There are numerous other almost unbelievable changes. The biggest revisions are to our performance in the 1950s (up almost 0.4 per cent a year) but every decade has been improved, at the stroke of a statistician’s pen. Thousands of economic studies, including hugely important work, have become worthless – assuming, of course that the new data is more accurate than the old. Either way, it’s a disaster for our understanding of economic history.

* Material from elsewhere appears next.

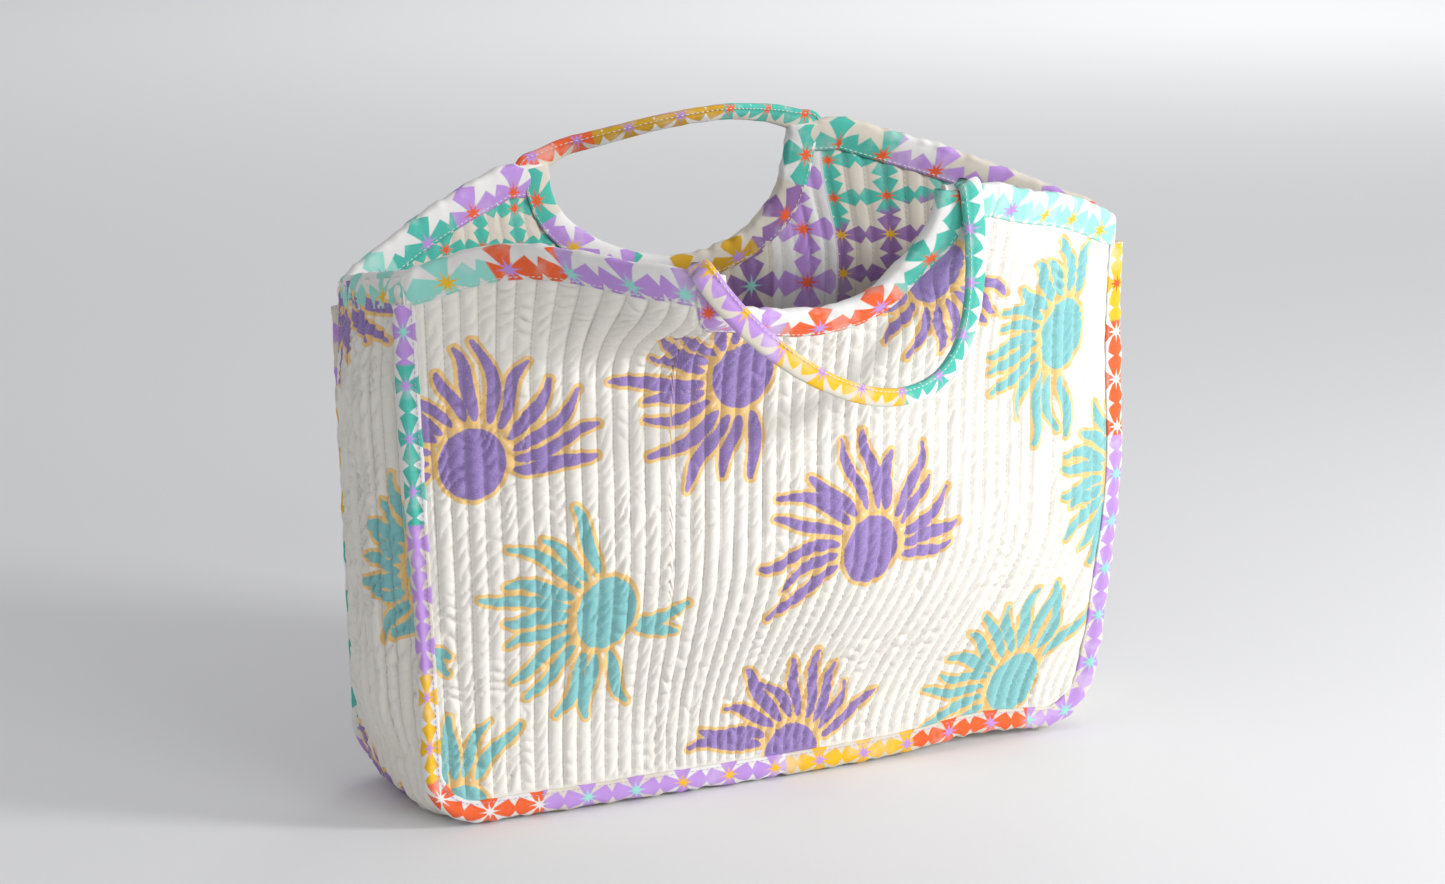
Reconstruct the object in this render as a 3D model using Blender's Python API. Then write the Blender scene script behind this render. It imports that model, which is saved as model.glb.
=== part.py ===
"""A quilted cotton knitting bag: a tote of two eared panels and a gusset, each an outer cloth, a wadding and a
lining, with taped edges and two strap handles. Metres, +Z up, +X along the bag's width, the front faces -Y."""

import bmesh
import bpy
import numpy as np

# Driving dimensions of the cut panels, measured from the bottom seam line and the middle of the panel.
HALF_WIDTH = 0.205
HALF_DEPTH = 0.053
SEAM_HEIGHT = 0.011
CORNER_RADIUS = 0.024
SIDE_HEIGHT = 0.295
EAR_HEIGHT = 0.346
EAR_OUTER = 0.104
EAR_INNER = 0.078
SCOOP_HEIGHT = 0.267

# Cloth layers, from the outer face inwards, as (start, end) depths.
OUTER = (0.0, 0.0008)
WADDING = (0.0011, 0.0029)
LINING = (0.0032, 0.0040)
LAYERS = {"outer": OUTER, "wadding": WADDING, "lining": LINING}
SANDWICH = LINING[1]
SEAM_INSET = SANDWICH + 0.0005

# Tapes and straps.
TAPE = 0.0008
TAPE_CLEARANCE = 0.0006
CORNER_SLACK = 0.0013
CORNER_LIFT = 0.0030
MOUTH_TAPE_WIDTH = 0.016
SEAM_TAPE_WIDTH = 0.011
SEAM_TAPE_HALF_THICKNESS = 0.0026
SEAM_TAPE_PROUD = 0.0008
STRAP_WIDTH = 0.0132
STRAP_THICKNESS = 0.0046
STRAP_WALL = 0.0009
STRAP_FORWARD = 0.0046
FRONT_STRAP_ABOVE = 0.0046
BACK_STRAP_ABOVE = 0.0064
STRAP_ROOT = 0.088

# How the stuffed bag has settled.
FRONT_BULGE = 0.036
BACK_BULGE = 0.022
MOUTH_FLARE = 0.010
LEFT_EAR_FORWARD = 0.060
LEFT_EAR_DROP = 0.046
RIGHT_EAR_FORWARD = 0.024
RIGHT_EAR_DROP = 0.018
RIGHT_EAR_SLUMP = 0.016
FRONT_SCOOP_DROP = 0.004
BOTTOM_BOW = 0.005
SIDE_SWELL = 0.009
BASE_SWELL = 0.0120
PINCH_FORWARD = 0.048
PINCH_RIGHT = 0.030
BACK_LEFT_FORWARD = 0.010
RIGHT_SIDE_SWELL = 0.008
WIDENING = 0.05
BACK_HANDLE_RISE = 0.034
BACK_HANDLE_LEAN = np.radians(72)
FRONT_STRAP_TUCK = 0.10
FRONT_STRAP_BENDS = ((0.045, 0.082), (0.007, 0.178))

CREAM = (0.86, 0.84, 0.78)
COTTON = (0.82, 0.80, 0.74)
LILAC = (0.56, 0.38, 0.72)
TEAL = (0.18, 0.62, 0.50)
YELLOW = (0.86, 0.56, 0.05)
ORANGE = (0.86, 0.20, 0.04)
PANEL_COLOURS = {"outer": CREAM, "wadding": COTTON, "lining": LILAC}
FRONT_SEAM_COLOURS = {"left": TEAL, "bottom": LILAC, "right": LILAC}
BACK_SEAM_COLOURS = {"left": TEAL, "bottom": LILAC, "right": ORANGE}

SLANT_STEPS = 4
SCOOP_STEPS = 8
ROW_FRACTIONS = (0.0, 0.2, 0.4, 0.6, 0.8, 1.0)
GUSSET_COLUMNS = 4
SCOOP_START = SLANT_STEPS + 1
SCOOP_END = SCOOP_START + SCOOP_STEPS
SIDE_STEPS = 8
TURN_STEPS = 3
BOTTOM_STEPS = 8
STRAP_STEPS = 18
TAPE_INNER_SIDES = (4, 6)
SEAM_TAPE_JOINT = 11


def ease(value):
    """Smooth step from 0 to 1."""
    value = np.clip(value, 0.0, 1.0)
    return value * value * (3.0 - 2.0 * value)


def hump(value, middle, spread):
    return np.exp(-(((value - middle) / spread) ** 2))


def top_height(across):
    """Height of the panel's cut top edge: a slanted shoulder, a flat ear and a round scoop."""
    reach = np.abs(across)
    slant = (HALF_WIDTH - reach) / (HALF_WIDTH - EAR_OUTER)
    shoulder = SIDE_HEIGHT + (EAR_HEIGHT - SIDE_HEIGHT) * np.minimum(slant, 1.0)
    round_part = np.sqrt(np.clip(1.0 - (reach / EAR_INNER) ** 2, 0.0, 1.0))
    scoop = EAR_HEIGHT - (EAR_HEIGHT - SCOOP_HEIGHT) * round_part
    return np.where(reach < EAR_INNER, scoop, shoulder)


def front_surface(across, height):
    """Outer face of the front panel: it bellies forward, and its ears lean out over the belly."""
    edge = across / HALF_WIDTH
    belly = (1.0 - edge**2) * ease(height / 0.14)
    lean = ease((height - 0.235) / 0.107)
    left_ear = lean * hump(across, -0.085, 0.060)
    right_ear = lean * hump(across, 0.100, 0.060)
    slump = ease((height - 0.24) / 0.06) * hump(across, 0.070, 0.035)
    low = 1.0 - ease(height / 0.06)
    swell = RIGHT_SIDE_SWELL * np.clip(edge, 0.0, 1.0) ** 2 * hump(height, 0.14, 0.07)
    x = across * (1.0 + WIDENING * height / SIDE_HEIGHT) + swell - 0.006 * low * ease((across - 0.15) / 0.05)
    y = -HALF_DEPTH - FRONT_BULGE * belly - MOUTH_FLARE * (1.0 - edge**2) * ease((height - 0.19) / 0.09)
    y = y - LEFT_EAR_FORWARD * left_ear - RIGHT_EAR_FORWARD * right_ear - BOTTOM_BOW * low * (1.0 - edge**2)
    z = SEAM_HEIGHT + height - LEFT_EAR_DROP * left_ear - RIGHT_EAR_DROP * right_ear
    z = z + 0.005 * low * hump(across, 0.13, 0.04) - FRONT_SCOOP_DROP * hump(across, 0.02, 0.05) * lean
    return np.stack(np.broadcast_arrays(x - RIGHT_EAR_SLUMP * slump, y, z), axis=-1)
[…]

The new numbers suggest the economy grew by 3.03 per cent a year in the 1950s, peaking at 3.18 per cent a year in the 1960s before slowing to 2.07 per cent in the 1970s, accelerating back to 3.09 per cent in the 1980s, before expanding by 2.77 per cent in the 1990s and by a miserable 1.77 per cent in the 2000s, the worst of the post-war decades. These figures would be fascinating if they hadn’t emerged from such a breathtaking re-rewriting of history.

Over the past decade, I have witnessed and written about other such massive revisions. There were huge changes when new European accounts were introduced and when supposed quality improvements in the public sector (such as better A-Level grades) started to be treated as increased output. Then there are all the short-term changes, the endless revisions going back a few years that sometimes turn what we thought was a terrible, negative quarter into a positive one. The inevitable problem is that the ONS relies heavily on surveys of the activity of existing firms, thus missing some new ones.

The fact that statisticians can simply rewrite the past is deeply depressing; what seems like objective reality is in fact little more than a social construct (as an over-caffeinated French philosopher might put it). The economy is doing poorly – but don’t take today’s figures too seriously.